There are locks: Multi-Threading · The Julia Language

A good idea is to provide a more realistic example of your application. Even if you happen to find out that what you want is hard to be done in Julia, the threads here usually are very instructive.

For worker local variables, you can use @init from FLoops.jl. See, e.g., Efficient and safe approaches to mutation in data parallelism

For critical section, why not just use a lock? For low-level synchronization specific to parallel loops, you can also use a barrier: https://github.com/JuliaConcurrent/SyncBarriers.jl

If you don’t want to use macro for some reason, everything that can be done in parallel for loop can be constructed by just using a parallel reduce implementations like Folds.reduce. Transducers.jl makes it easy to write such parallel programs using just functions.

1 Like

Would you guys have any suggestions with regard to AlphaZero? I know the notes are not perfect, however, I have tried my best to provide as much and as precise info as possible at that moment. Here is the link to the topic titled “Questions on parallelization”: Questions on parallelization · Issue #71 · jonathan-laurent/AlphaZero.jl · GitHub

Hi, I am very sorry for a delay in reply. I am (usually) on the European time. I am affraid, I am not quite in a position to add anything to what is written in the papers I listed above.

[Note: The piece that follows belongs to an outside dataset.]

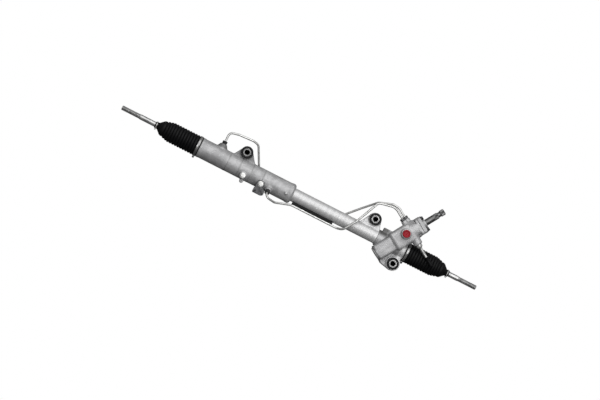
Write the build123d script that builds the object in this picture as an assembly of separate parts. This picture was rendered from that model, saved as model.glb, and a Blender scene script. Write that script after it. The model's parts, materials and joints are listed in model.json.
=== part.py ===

Off topic: BTW, if you are into OpenMP, I am just wondering, are you maybe familiar with Global Address SPace toolbox (https://github.com/kpamnany/gasp)? Do you know if AlphaZero computations are maybe irregular?

Hi, sorry I’m not familiar with SPace toolbox.

Thx for the info.

I found the paper: “Dtree: Dynamic Task Scheduling at Petascale” (http://www.cc.gatech.edu/~echow/pubs/dtree.pdf), Kiran Pamnany, Sanchit Misra, Vasimuddin Md., Xing Liu, Edmond Chow, and Srinivas Aluru.

I am particularly interested in your opinion with regard to running AI software, particularly AlphaZero with it. Are there any advantages to be expected over standard Julia parallel abilities? Should you have any comments please let me know.